St Olaf's Church In Tyrvää – One Hundred and One Paintings
- Author: Kuutti Lavonen, Osmo Rauhala, Pirjo Silveri
- Translator: Silja Kudel
- Cover artist: Ville Heinonen
- Language: English, Finnish
- Publisher: Kirjapaja
- Publication date: July 3, 2010
- Publication place: Finland
- ISBN: 978-952-247-103-1

= St. Olaf's Church in Tyrvää (book) =

2010 book

St Olaf's Church In Tyrvää – One Hundred and One Paintings is a book published in 2010 by Kirjapaja. In the book Pirjo Silveri describes how the medieval St Olaf's Church in Tyrvää, Sastamala, Finland was reconstructed by hand after it was burned in 1997. Finnish contemporary painters Kuutti Lavonen and Osmo Rauhala made all the paintings.
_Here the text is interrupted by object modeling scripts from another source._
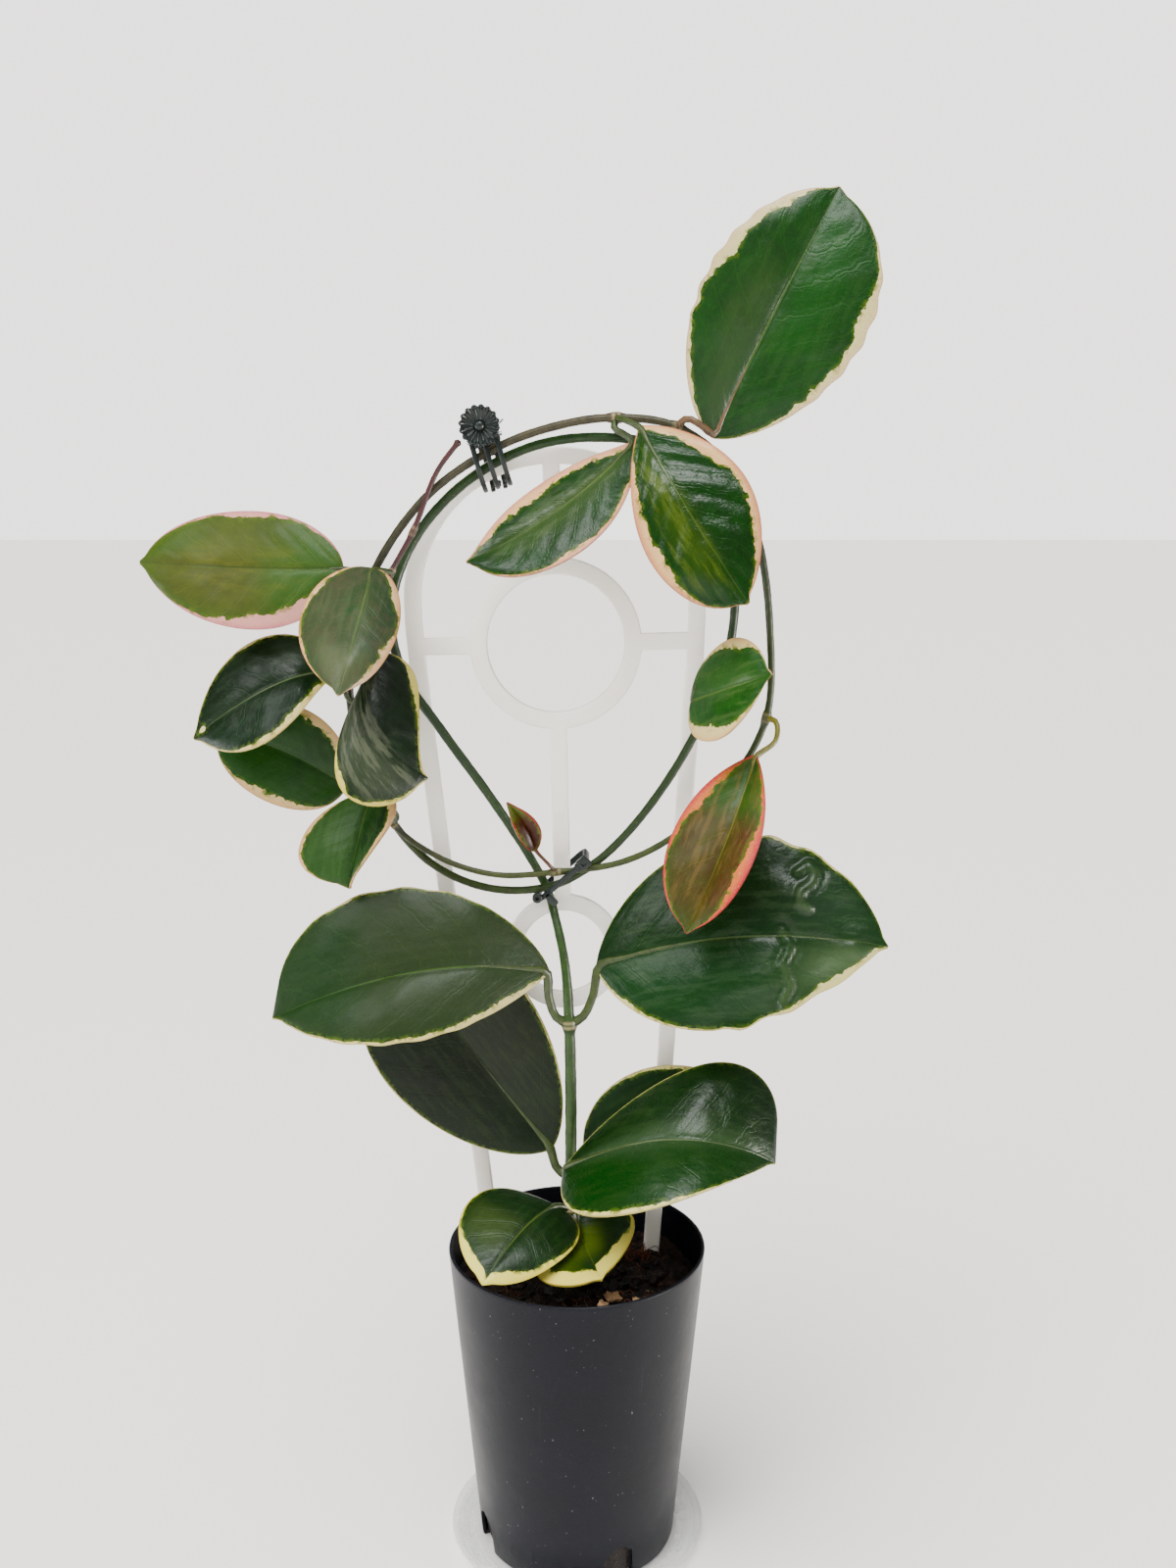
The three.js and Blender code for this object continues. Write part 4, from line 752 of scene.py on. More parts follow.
def makeBlade(name, leaf, seed):
    base, control, tip, toLeft, toRight, up, breadth = leafFrame(leaf)
    length = np.linalg.norm(tip - control) + np.linalg.norm(control - base)
    rows = max(44, int(length * blade["rowsPerMm"]))
    columns = 2 * max(16, int(breadth * blade["columnsPerMm"] / 2))
    piece, acrossShare, along = flatGrid(name, columns, rows)
    flatAcross = 2 * acrossShare - 1
    # the columns stand closer together near the edges, where the cream begins
    across = np.sign(flatAcross) * (1 - (1 - np.abs(flatAcross)) ** 1.35)
    along = 0.5 - 0.5 * np.cos(np.pi * (0.12 + 0.76 * along)) / np.cos(np.pi * 0.12)
    along = np.clip(along, 0, 1)
    sideReach = np.where(across < 0, np.linalg.norm(toLeft), np.linalg.norm(toRight))
    halfWidth = np.maximum(leafShare(leaf, along, across) * sideReach, blade["endHalfWidth"])
    edgeGap = (1 - np.abs(across)) * halfWidth
    midGap = np.abs(across) * halfWidth
    sweep = blade["veinSweep"] * np.abs(across) ** 1.2
    veinRun = blade["veins"] * (along - sweep) + 0.2 * np.tanh(20 * across)
    points = leafSurface(leaf, along, across)
    # the flesh swells a little between the side veins and sinks along the midrib
    swell = np.abs(np.sin(np.pi * veinRun)) ** 0.6 - 0.7
    fade = np.clip(edgeGap / 6, 0, 1) * np.clip(midGap / 3, 0, 1)
    draws = np.random.default_rng(seed)
    bump = np.zeros(len(along))
    for _ in range(6):
        turns, sideTurns, phase = draws.uniform(6, 20), draws.uniform(-9, 9), draws.uniform(0, 6.3)
        bump += np.sin(turns * along * length / 60 + sideTurns * across * breadth / 60 + phase)
    lift = leaf["pucker"] * (0.55 * swell * fade + 0.16 * bump * np.clip(edgeGap / 3, 0.15, 1))
    runOut = np.clip(along * 6, 0, 1) * np.clip((1 - along) * 6, 0, 1)
    lift -= 0.3 * np.exp(-((midGap / 0.9) ** 2)) * runOut
    points = points + up * lift[:, None]
    for dentAlong, dentAcross, radius, height in leaf.get("dents", ()):
        away = np.hypot((along - dentAlong) * length, across * halfWidth - dentAcross * sideReach)
        points = points + up * (height * np.exp(-((away / radius) ** 2)))[:, None]
    scarPaleAndSheen = np.zeros(len(along))
    for line in leaf.get("scars", ()):
        away = np.full(len(along), 99.0)
        here = np.stack([along * length, across * halfWidth], axis=1)
        marks = np.array([(a * length, c * 0.5 * breadth) for a, c in line])
        for first, last in zip(marks[:-1], marks[1:]):
            step = last - first
            share = np.clip(((here - first) @ step) / (step @ step), 0, 1)
            away = np.minimum(away, np.linalg.norm(here - first - share[:, None] * step, axis=1))
        points = points + up * (0.75 * np.exp(-((away / 1.5) ** 2)) - 0.5 * np.exp(
            -(((away - 2.6) / 1.3) ** 2)))[:, None]
        scarPaleAndSheen = np.maximum(scarPaleAndSheen, np.exp(-((away / 1.1) ** 2)))
    # the very tip is drawn out into a small point
    heading = (tip - control) / np.linalg.norm(tip - control)
    point = blade["tipPoint"] * np.exp(-((1 - along) * length / 2.6) ** 2 - (midGap / 1.5) ** 2)
    points = points + heading * point[:, None]
    placePoints(piece, points * millimetre)

    stations = np.linspace(0, 1, 9)
    leftMargin, rightMargin = (np.interp(along, stations, widths) for widths in leaf["margins"])
    margin = np.where(across < 0, leftMargin, rightMargin)
    rim = edgeGap - margin
    for patchAlong, patchAcross, radius in leaf.get("patches", ()):
        away = np.hypot((along - patchAlong) * length, across * halfWidth - patchAcross * sideReach)
        rim = np.minimum(rim, away - radius)
    green, second = (leafHue(h) for h in leaf["hues"][:2])
    cream, blush = (creamHue(h) for h in leaf["hues"][2:])
    rib, sideVein = (leafHue(h) for h in leaf["ribs"])
    sheen = leafHue(leaf.get("sheen", blade["sheen"]))
    greens = np.tile(green, (len(along), 1))
    seconds = np.tile(second, (len(along), 1))
    for hue, low, high, left, right, strength, *softness in leaf.get("washes", ()):
        laid = (strength * washShare(along, across, low, high, left, right, *softness))[:, None]
        colour = leafHue(hue)
        greens = greens * (1 - laid) + colour * laid
        seconds = seconds * (1 - laid) + (0.75 * colour + 0.25 * second) * laid
    # the scar ridges are painted paler: partly paler scar tissue, partly painted sheen where the ridge
    # catches the light
    pale = 0.35 * scarPaleAndSheen[:, None]
    greens = greens * (1 - pale) + leafHue("8fae8a") * pale
    # painted sheen: how strongly the sheen colour streaks the green, over the part of the blade it covers
    part = leaf.get("sheenStreakPart", blade["sheenStreakPart"])
    for key, values in (
            ("edgeGap", edgeGap), ("midGap", midGap), ("rim", rim), ("veinRun", veinRun), ("along", along),
            ("ragged", np.clip(margin / 2.8, 0.12, 1.0)), ("dull", np.full(len(along), leaf["dull"])),
            ("sheenStreakShare", leaf.get("sheenStreakShare", 0.1) * washShare(along, across, *part))):
        addFloats(piece, key, values)
    addTints(piece, "green", greens)
    addTints(piece, "second", seconds)
    for key, colour in (("cream", cream), ("blush", blush), ("rib", rib), ("sideVein", sideVein),
                        ("sheen", sheen), ("lip", 0.6 * blush + 0.4 * green)):
        addTints(piece, key, np.tile(colour, (len(along), 1)))
    attribute = piece.data.attributes.new("flow", "FLOAT_VECTOR", "POINT")
    flow = np.stack([across * halfWidth, 0.16 * along * length, np.full(len(along), 7.0 * seed)], axis=1)
    attribute.data.foreach_set("vector", (flow * millimetre).ravel())
    smoothShade(piece)
    for material in (leafTop, leafUnder):
        piece.data.materials.append(material)
    applyModifier(piece, "SOLIDIFY", thickness=blade["thickness"] * millimetre, offset=0.0,
                  material_offset=1, material_offset_rim=0)
    applyModifier(piece, "BEVEL", width=0.3 * millimetre, segments=2, limit_method="ANGLE",
                  angle_limit=math.radians(55))
    smoothShade(piece)
    return piece


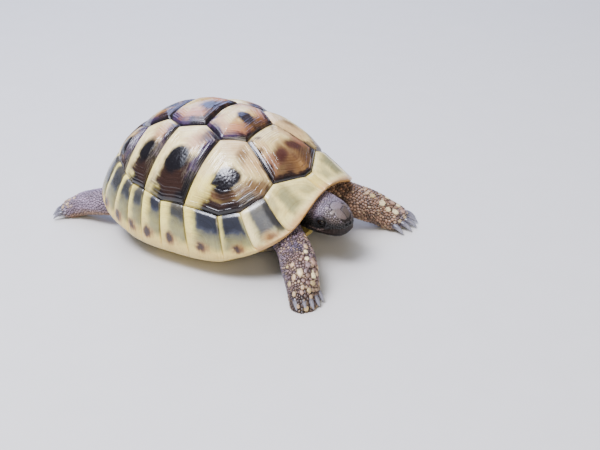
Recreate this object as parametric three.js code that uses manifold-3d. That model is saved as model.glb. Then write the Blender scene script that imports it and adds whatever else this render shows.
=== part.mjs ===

The painting are presented in the book, as are the artists. The material for the book consists of thousands of photos, interviewing tapes, notes and press clippings.

The book includes tens of photos of the reconstruction work and of the new paintings.

The book is in English and in Finnish. It was launched July 3, 2010, at the Old Book Festival in Sastamala, Finland. The writer of the book Pirjo Silveri was called to document the whole process of painting the interior of the church.